## Exercise requirements
Repeat the whole listing exactly as written.

## Material
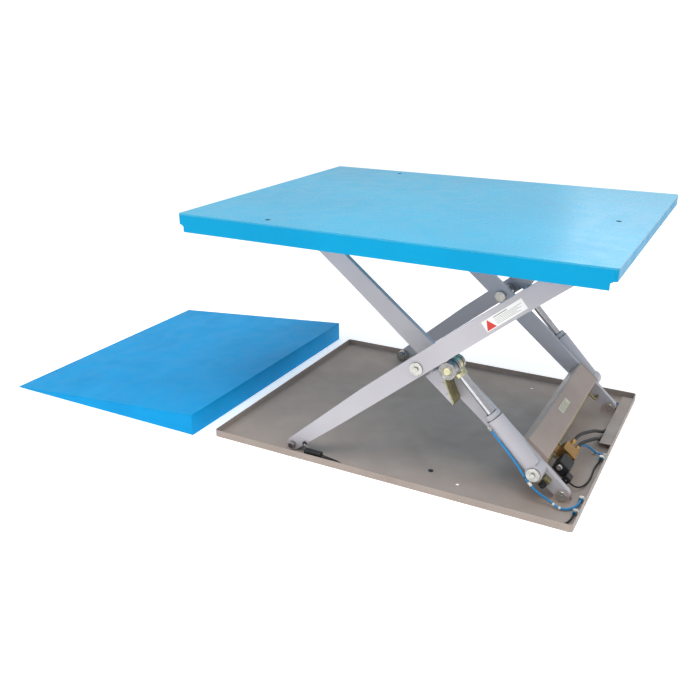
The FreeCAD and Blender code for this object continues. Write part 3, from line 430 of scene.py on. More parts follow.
lever_pivot = Vector(joints["limit_lever_swing"]["pos_m"])
lever_tip = Vector((-0.298, -0.508, 0.044))
lever_axis = (lever_tip - lever_pivot).normalized()
across = Vector((0, 1, 0))
lever_place = (Matrix.Translation(lever_pivot)
               @ Matrix((lever_axis, across, lever_axis.cross(across))).transposed().to_4x4())
lever = bmesh.new()
block(lever, lever_place, (0, 0.0003, -0.0035), (0.0288, 0.0033, 0.0035), 0.0007)
turn(lever, along_y(lever_pivot.x, lever_pivot.y + 0.0003, lever_pivot.z),
     [(0, 0), (0, 0.007), (0.0024, 0.007), (0.003, 0.0064), (0.003, 0.003), (0.0024, 0.0026),
      (0.0024, 0)], 28)
piece("limit_lever_bar", lever, "limit_lever", bright_zinc, "zinc_steel", "limit_lever")
lever_wheel = bmesh.new()
turn(lever_wheel, along_y(lever_tip.x, lever_tip.y + 0.0033, lever_tip.z),
     [(0, 0), (0, 0.0075), (0.001, 0.0085), (0.005, 0.0085), (0.006, 0.0075), (0.006, 0.0045),
      (0.0052, 0.004), (0.0052, 0)], 32)
piece("limit_lever_roller", lever_wheel, "limit_lever", nylon_housing, "black_plastic")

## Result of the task
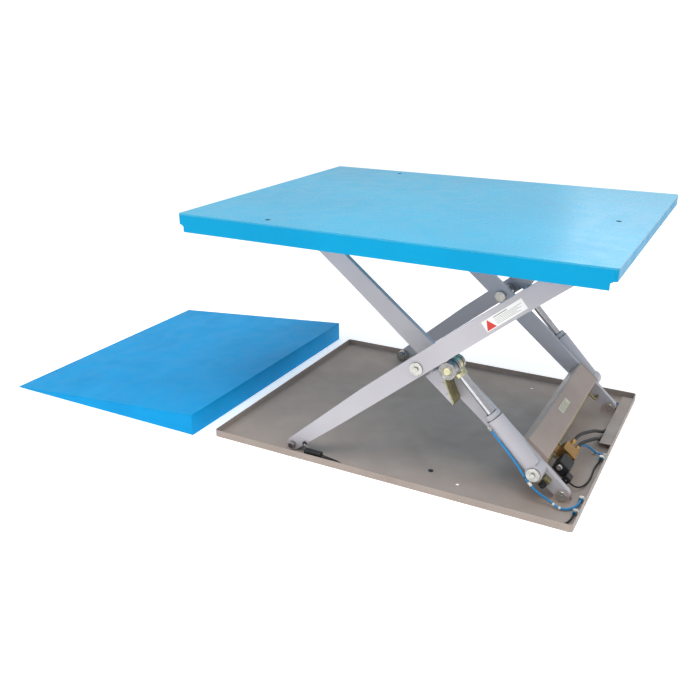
The FreeCAD and Blender code for this object continues. Write part 3, from line 430 of scene.py on. More parts follow.
lever_pivot = Vector(joints["limit_lever_swing"]["pos_m"])
lever_tip = Vector((-0.298, -0.508, 0.044))
lever_axis = (lever_tip - lever_pivot).normalized()
across = Vector((0, 1, 0))
lever_place = (Matrix.Translation(lever_pivot)
               @ Matrix((lever_axis, across, lever_axis.cross(across))).transposed().to_4x4())
lever = bmesh.new()
block(lever, lever_place, (0, 0.0003, -0.0035), (0.0288, 0.0033, 0.0035), 0.0007)
turn(lever, along_y(lever_pivot.x, lever_pivot.y + 0.0003, lever_pivot.z),
     [(0, 0), (0, 0.007), (0.0024, 0.007), (0.003, 0.0064), (0.003, 0.003), (0.0024, 0.0026),
      (0.0024, 0)], 28)
piece("limit_lever_bar", lever, "limit_lever", bright_zinc, "zinc_steel", "limit_lever")
lever_wheel = bmesh.new()
turn(lever_wheel, along_y(lever_tip.x, lever_tip.y + 0.0033, lever_tip.z),
     [(0, 0), (0, 0.0075), (0.001, 0.0085), (0.005, 0.0085), (0.006, 0.0075), (0.006, 0.0045),
      (0.0052, 0.004), (0.0052, 0)], 32)
piece("limit_lever_roller", lever_wheel, "limit_lever", nylon_housing, "black_plastic")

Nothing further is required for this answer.